Worley, the former architect, had been meaning to get a trainer as soon as he started playing Senior Softball, but his traveling work schedule made working with a single trainer exceedingly difficult. However, when Worley retired last year, he found a trainer whom he trained with regularly for five months and ultimately lost 25 pounds.

“I wanted to be as best as Wes could be,” says Worley, “and that’s what I needed to do if I was going to keep playing.”

Wes says that he used a trainer primarily to hold himself accountable. These days, still going strong, Wes tries to get to the gym three times each week, spending about an hour on various weight training exercises and the elliptical machine.

For Dieffenbach, the answer to “Why does he keep skiing?” is fairly simple: he still has much to learn, and it is that very challenge that keeps him going.

In his words, “There are a lot of other activities in the winter that I could try – snowboarding, for example; a lot of people tele-ski.
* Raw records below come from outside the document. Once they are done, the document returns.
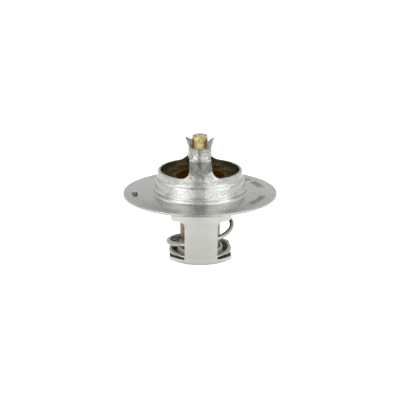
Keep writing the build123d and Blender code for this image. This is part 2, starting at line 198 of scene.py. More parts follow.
def made_piece(name, tree, values):
    """Runs a geometry tree once with its values and keeps the result as a plain mesh."""
    piece = in_scene(name, bpy.data.meshes.new(name))
    modifier = piece.modifiers.new(name, "NODES")
    modifier.node_group = tree
    for item in tree.interface.items_tree:
        if item.in_out == "INPUT" and item.name in values:
            modifier[item.identifier] = values[item.name]
    keep_result(piece)
    return piece


def rounded(corners):
    """Closed outline through (x, y, radius) corners, each turned with an arc of its radius."""
    outline = []
    for index, (x, y, radius) in enumerate(corners):
        here = Vector((x, y))
        back = (Vector(corners[index - 1][:2]) - here).normalized()
        ahead = (Vector(corners[(index + 1) % len(corners)][:2]) - here).normalized()
        if not radius:
            outline.append(here)
            continue
        half = back.angle(ahead) / 2
        centre = here + (back + ahead).normalized() * radius / math.sin(half)
        first = here + back * radius / math.tan(half) - centre
        last = here + ahead * radius / math.tan(half) - centre
        turn = math.atan2(first.cross(last), first.dot(last))
        steps = max(3, math.ceil(abs(turn) / ARC_STEP))
        for step in range(steps + 1):
            outline.append(centre + Matrix.Rotation(turn * step / steps, 2) @ first)
    return outline


def new_object(name, mesh):
    """An object in the scene with a bmesh for its mesh, normals outward."""
    bmesh.ops.recalc_face_normals(mesh, faces=mesh.faces)
    data = bpy.data.meshes.new(name)
    mesh.to_mesh(data)
    mesh.free()
    return in_scene(name, data)


def lathe(name, outline, segments):
    """Closed outline of (radius, height) points, turned round Z."""
    mesh = bmesh.new()
    rings = []
    for index in range(segments):
        turn = Matrix.Rotation(math.tau * (index + 0.5) / segments, 3, "Z")
        rings.append([mesh.verts.new(turn @ Vector((radius, 0, height))) for radius, height in outline])
    for ring, following in zip(rings, rings[1:] + rings[:1]):
        for index in range(len(outline)):
            after = (index + 1) % len(outline)
            mesh.faces.new((ring[index], following[index], following[after], ring[after]))
    return new_object(name, mesh)


def prism(name, outline, reach, plane):
    """Outline carried both ways along the normal of a plane."""
    mesh = bmesh.new()
    near, far = (
        [mesh.verts.new(plane @ Vector((*point, side * reach))) for point in outline] for side in (-1, 1)
    )
    mesh.faces.new(near)
    mesh.faces.new(far)
    for index in range(len(outline)):
        mesh.faces.new((near[index - 1], near[index], far[index], far[index - 1]))
    return new_object(name, mesh)


def cut(piece, cutters):
    """Takes the cutters out of a piece and keeps the result as a plain mesh."""
    for cutter in cutters:
        modifier = piece.modifiers.new(cutter.name, "BOOLEAN")
        modifier.operation = "DIFFERENCE"
        modifier.solver = "EXACT"
        modifier.object = cutter
    keep_result(piece)
    for cutter in cutters:
        bpy.data.objects.remove(cutter)


def length_property(name, description, millimetres):
    """A length for the user to change."""
    return bpy.props.FloatProperty(
        name=name, description=description, default=millimetres * MM, min=0, unit="LENGTH", precision=5,
    )


def angle_property(name, description, degrees):
    """An angle for the user to change."""
    return bpy.props.FloatProperty(
        name=name, description=description, default=math.radians(degrees), subtype="ANGLE", unit="ROTATION",
    )


def number_property(name, description, default, least=0.0, most=4.0):
    """A plain number for the user to change."""
    return bpy.props.FloatProperty(name=name, description=description, default=default, min=least, max=most)


def count_property(name, description, default):
    """A whole number for the user to change."""
    return bpy.props.IntProperty(name=name, description=description, default=default, min=6, max=512)


def colour_property(name, description, default):
    """An sRGB hex colour for the user to change."""
    return bpy.props.StringProperty(name=name, description=description, default=default)


# ---- materials ----------------------------------------------------------------------------------


def facing_axis(tree, coordinates, most):
    """A node whose value rises to its most on the walls that face the axis."""
    flat = add_node(
        tree, "ShaderNodeVectorMath", {"operation": "MULTIPLY"},
        {0: coordinates.outputs["Object"], 1: (1.0, 1.0, 0.0)},
    )
    outward = add_node(tree, "ShaderNodeVectorMath", {"operation": "NORMALIZE"}, {0: flat.outputs[0]})
    facing = add_node(
        tree, "ShaderNodeVectorMath", {"operation": "DOT_PRODUCT"},
        {0: outward.outputs[0], 1: coordinates.outputs["Normal"]},
    )
    return add_node(tree, "ShaderNodeMapRange", inputs={
        "Value": facing.outputs["Value"], "From Min": -0.3, "From Max": -0.8, "To Min": 0.0, "To Max": most,
    })


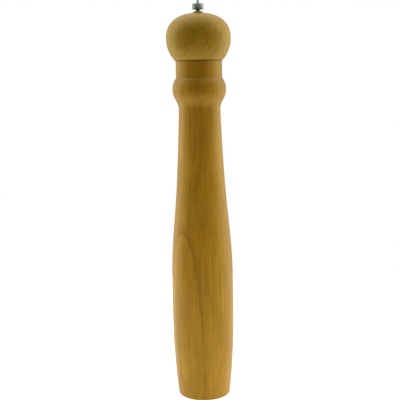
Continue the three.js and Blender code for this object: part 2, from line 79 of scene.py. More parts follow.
def polar(radius_at, height, sides):
    """A level ring whose radius depends on the angle."""
    ring = circle(1, 0, sides)
    for i, point in enumerate(ring):
        radius = radius_at(2 * math.pi * i / sides)
        ring[i] = Vector((point.x * radius, point.y * radius, height))
    return ring


def loft(name, rings, closed=False):
    """A mesh through rings of equally many points. The ends are capped, or joined to each other."""
    count = len(rings[0])
    mesh = bpy.data.meshes.new(name)
    points = [p for ring in rings for p in ring]
    faces = []
    for k in range(len(rings) if closed else len(rings) - 1):
        low, high = k * count, (k + 1) % len(rings) * count
        for i in range(count):
            j = (i + 1) % count
            faces.append((low + i, low + j, high + j, high + i))
    if not closed:
        faces.append(tuple(reversed(range(count))))
        faces.append(tuple(range(len(points) - count, len(points))))
    mesh.from_pydata(points, [], faces)
    tidy(mesh)
    return mesh


def tidy(mesh):
    """Joins doubled points and turns every face outwards."""
    bm = bmesh.new()
    bm.from_mesh(mesh)
    bmesh.ops.remove_doubles(bm, verts=bm.verts[:], dist=SAME_POINT)
    bmesh.ops.recalc_face_normals(bm, faces=bm.faces[:])
    bm.to_mesh(mesh)
    bm.free()


def shade(mesh):
    """Smooth shading, with the real edges left as edges."""
    mesh.polygons.foreach_set("use_smooth", [True] * len(mesh.polygons))
    mesh.set_sharp_from_angle(angle=SHARP_ANGLE)


def turn_at(outline, i):
    """How far a closed outline turns at a point, in radians."""
    before = outline[i] - outline[i - 1]
    after = outline[(i + 1) % len(outline)] - outline[i]
    return abs(before.angle_signed(after))


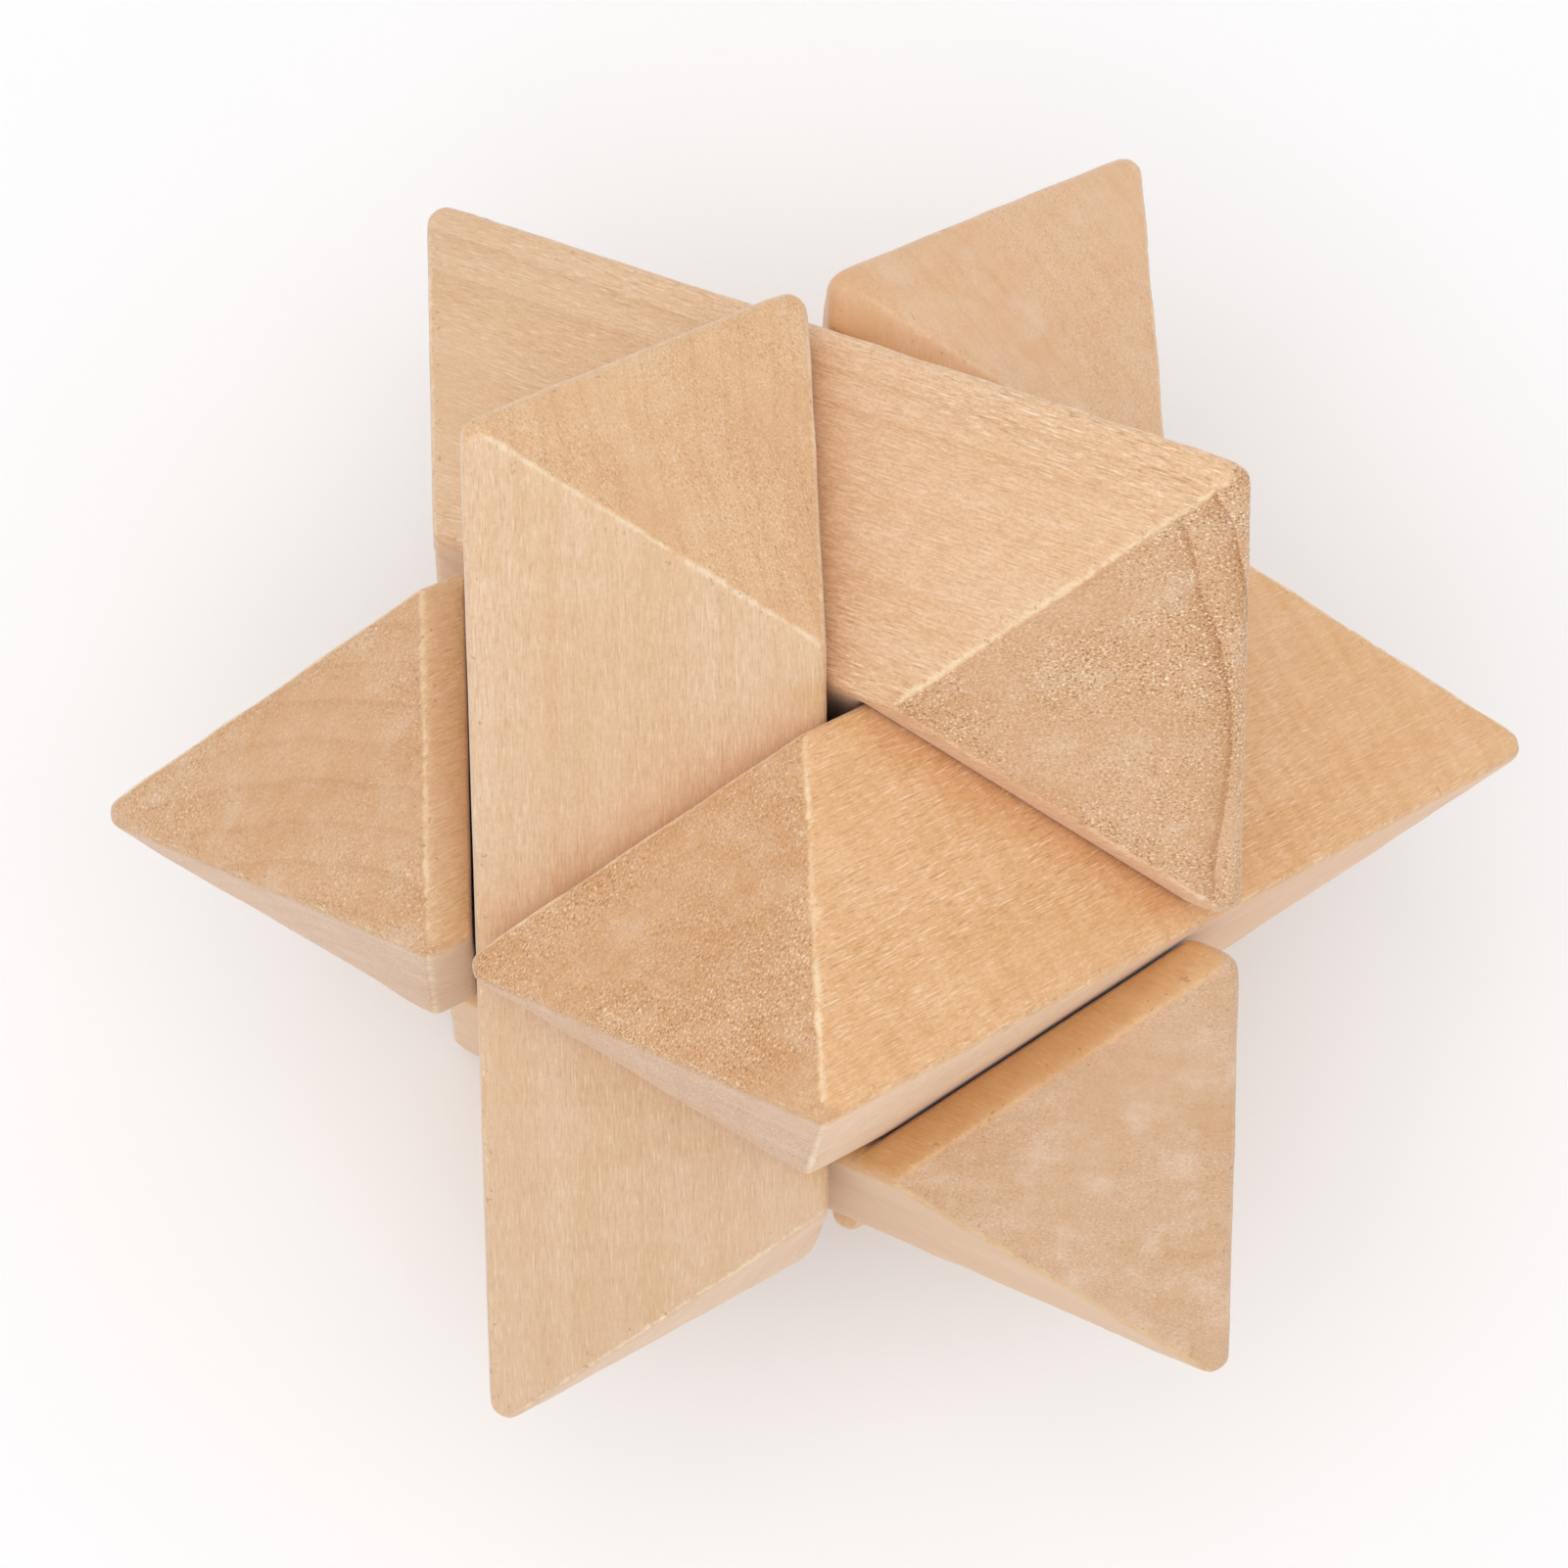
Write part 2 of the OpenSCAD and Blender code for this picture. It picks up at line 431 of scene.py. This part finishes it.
# Each bar was sawn from a different board: where its pith lay, its tones along and across the grain,
# how strongly its marks show, and how wide its rings are. Each bar also sets how deep the shade painted
# beside its joints is. These are the wood group's inputs, and one that a board leaves out stays at the
# group's own value.
BOARDS = {
    "upper_bar_a": {
        "Pith": (11, 46, -32), "Along": (0.779, 0.460, 0.230, 1), "Across": (0.653, 0.371, 0.183, 1),
        "Drift": 0.02, "Pores": 0.8, "Pore Fade": 0.55, "Bands": 0.7, "Rings": 0.15, "Ring Width": 3.4,
        "Joint Shade": 1.0, "Patches": 0.2, "Wear": 1.1,
    },
    "upper_bar_b": {
        "Pith": (-230, 10.2, 60.7), "Along": (0.766, 0.502, 0.307, 1), "Across": (0.657, 0.398, 0.222, 1),
        "Drift": 0.062, "Pores": 1.0, "Pore Fade": 0.55, "Bands": 0.1, "Rings": 1.0, "Ring Width": 20.6,
        "Joint Shade": 0.1, "Patches": 0.3, "Wear": 0.9,
    },
    "upper_bar_c": {
        "Pith": (170, -34, 41), "Along": (0.737, 0.506, 0.328, 1), "Across": (0.755, 0.470, 0.256, 1),
        "Drift": 0.055, "Pores": 0.55, "Pore Fade": 0.4, "Bands": 0.2, "Rings": 0.2, "Ring Width": 2.9,
        "Joint Shade": 0.9, "Patches": 0.15, "Wear": 1.1,
    },
    "lower_bar_a": {
        "Pith": (-90, 5, -37), "Along": (0.755, 0.510, 0.310, 1), "Across": (0.655, 0.392, 0.214, 1),
        "Pores": 0.6, "Bands": 0.2, "Rings": 0.25, "Ring Width": 3.6, "Joint Shade": 0.5, "Patches": 0.25,
        "Wear": 1.0,
    },
    "lower_bar_b": {
        "Pith": (310, 45, 9), "Along": (0.717, 0.439, 0.221, 1), "Across": (0.658, 0.420, 0.260, 1),
        "Pores": 0.3, "Bands": 0.3, "Rings": 0.08, "Ring Width": 3.1, "Joint Shade": 0.5, "Patches": 0.40,
        "Wear": 0.4,
    },
    "lower_bar_c": {
        "Pith": (60, -35, 17), "Along": (0.760, 0.490, 0.298, 1), "Across": (0.752, 0.473, 0.281, 1),
        "Pores": 0.3, "Bands": 0.2, "Rings": 0.12, "Ring Width": 3.8, "Joint Shade": 0.5, "Patches": 0.3,
        "Wear": 0.5,
    },
}

# Depth in metres of the marks that are too fine for the mesh.
BUMP_DEPTH = 0.00006


def bar_material(name, wood):
    material = bpy.data.materials.new("hardwood " + name.replace("_", " "))
    material.use_nodes = True
    material.node_tree.nodes.clear()
    n = Nodes(material.node_tree)
    place = n.add("ShaderNodeTexCoord").outputs["Object"]
    on_bar = n.add("ShaderNodeMapping", {"Vector": place, "Location": STAR_CENTRE, "Scale": (MM, MM, MM),
                                         "Rotation": bar_axes(name).to_euler()}, vector_type="TEXTURE")
    grain = n.add("ShaderNodeGroup", {"Place": on_bar.outputs[0], **BOARDS[name]}, node_tree=wood)
    bump = n.add("ShaderNodeBump", {"Height": grain.outputs["Height"], "Strength": 0.6,
                                    "Distance": BUMP_DEPTH})
    surface = n.add("ShaderNodeBsdfPrincipled", {"Base Color": grain.outputs["Color"],
                                                 "Roughness": grain.outputs["Roughness"],
                                                 "Normal": bump.outputs["Normal"], "Specular IOR Level": 0.4,
                                                 "Sheen Weight": 0.35, "Sheen Roughness": 0.4})
    n.add("ShaderNodeOutputMaterial", {"Surface": surface.outputs[0]})
    return material


# ---------------------------------------------------------------- the studio

# Half the floor's side, in metres.
FLOOR_REACH = 2.0
FLOOR_COLOUR = (0.96, 0.96, 0.96, 1)
SKY_COLOUR, SKY_STRENGTH = (0.97, 0.98, 1.0, 1), 0.85
# The soft box overhead: its place and the side of its square in metres, and its power in watts.
LAMP_PLACE, LAMP_SIDE, LAMP_POWER = (-0.10, -0.10, 0.80), 0.6, 1.8
# The camera's place from the star's centre in millimetres, its turn in degrees, and its lens in millimetres.
CAMERA_PLACE, CAMERA_TURN, CAMERA_LENS = (-17.1, -66.3, 379.2), (9.95, -1.92, -1.89), 148.8


def make_floor():
    bm = bmesh.new()
    bmesh.ops.create_grid(bm, x_segments=1, y_segments=1, size=FLOOR_REACH)
    mesh = bpy.data.meshes.new("floor")
    bm.to_mesh(mesh)
    bm.free()
    floor = bpy.data.objects.new("floor", mesh)
    bpy.context.scene.collection.objects.link(floor)
    material = bpy.data.materials.new("pale floor")
    material.use_nodes = True
    shader = material.node_tree.nodes["Principled BSDF"]
    shader.inputs["Base Color"].default_value = FLOOR_COLOUR
    shader.inputs["Roughness"].default_value = 0.8
    shader.inputs["Specular IOR Level"].default_value = 0.1
    mesh.materials.append(material)


def make_lamp():
    """A square soft box that looks at the star's centre."""
    lamp = bpy.data.lights.new("overhead", "AREA")
    lamp.size = LAMP_SIDE
    lamp.energy = LAMP_POWER
    light = bpy.data.objects.new("overhead", lamp)
    light.location = LAMP_PLACE
    light.rotation_euler = (STAR_CENTRE - Vector(LAMP_PLACE)).to_track_quat("-Z", "Y").to_euler()
    bpy.context.scene.collection.objects.link(light)


def make_studio():
    world = bpy.data.worlds.new("studio")
    world.use_nodes = True
    background = world.node_tree.nodes["Background"]
    background.inputs["Color"].default_value = SKY_COLOUR
    background.inputs["Strength"].default_value = SKY_STRENGTH
    bpy.context.scene.world = world
    make_lamp()
    bpy.context.scene.view_settings.view_transform = "Standard"
    bpy.context.scene.view_settings.look = "None"


def make_camera():
    """Looks down on the star from a little to the front and left, through a long lens."""
    lens = bpy.data.cameras.new("camera")
    lens.lens = CAMERA_LENS
    camera = bpy.data.objects.new("camera", lens)
    camera.location = STAR_CENTRE + Vector(CAMERA_PLACE) * MM
    camera.rotation_euler = [math.radians(angle) for angle in CAMERA_TURN]
    bpy.context.scene.collection.objects.link(camera)
    bpy.context.scene.camera = camera


# ---------------------------------------------------------------- putting it together

make_camera()
make_studio()
make_floor()
hardwood = wood_group(bar_edges_group())
for bar_name in BARS:
    make_bar(bar_name).data.materials.append(bar_material(bar_name, hardwood))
I continue to alpine ski, because I think that I can still improve. I don’t go out and just ski leisurely. When there’s advances in technique, I like to go out and see if I can learn it. There’s still challenges in alpine skiing to the point that I’m really not interested in trying anything else because I haven’t perfected this yet.”

New England Masters, a USSA-affiliated organization that hosts sanctioned races for competitors ranging in age from 18 all the way over 90, generally attracts more competitive racers. That said, Dieffenbach sees participants on all parts of the spectrum: “You may have someone who just really enjoys the opportunity to go out and ski race and they don’t have any expectation of winning their class, or for that matter even the entire race. In contrast, we do have people that view it the other way around, that are very, very competitive.”

Dieffenbach, himself, belongs somewhere in the middle, appreciating the camaraderie with people he’s been racing against for decades, while at the same time going out each time and striving to beat his opponents regardless of how long he’s known them.

Similarly, Worley enjoys telling “war stories and all that kind of silly nonsense” with some of the fellow retired servicemen whom he plays with and against.

The core of the Fabulous 70s has been together for 20 years and four of the original five remain active with the team. Although most of them wouldn’t consider one another friends in the traditional sense, they’ve leaned on each other in difficult times.

“We are very comfortable with each other and know each other real well, but we’re not real buddy-buddy pals all the time, like going out to lunch and stuff like this and other things that I have with some of my other friends,” says Barton. “But we do a lot of things together socially related to the basketball and the basketball is always the focus of our friendship.”

No matter what, through thick and thin including injury, illness and even the death of one of their husbands, the women have continued to practice and compete in tournaments every year.

“What’s worked for all of us is to get involved with a group that does some activity and for us it’s basketball,” says Barton. “I know many people that play tennis that are my age, even older, and it helps to do it with other people like a team so that you make sure you show up because the team expects you to come.”

“This way, you keep yourself involved with a team or with another group of people and then you feel obliged to show up, and then when you show up you do exercise and that’s good for you.”

Other parts of life may get in the way of remaining active later in life and excuses are never in short supply – we’re human after all – but Barton’s logic appears incredibly sound. The method has worked for her, as well as Worley and Dieffenbach.

If you’ve been out of the game for some time and want to get back into the swing of things, start gradually, join an organization or team, and support your teammates as they support you. Staying active can prolong and enrich your life.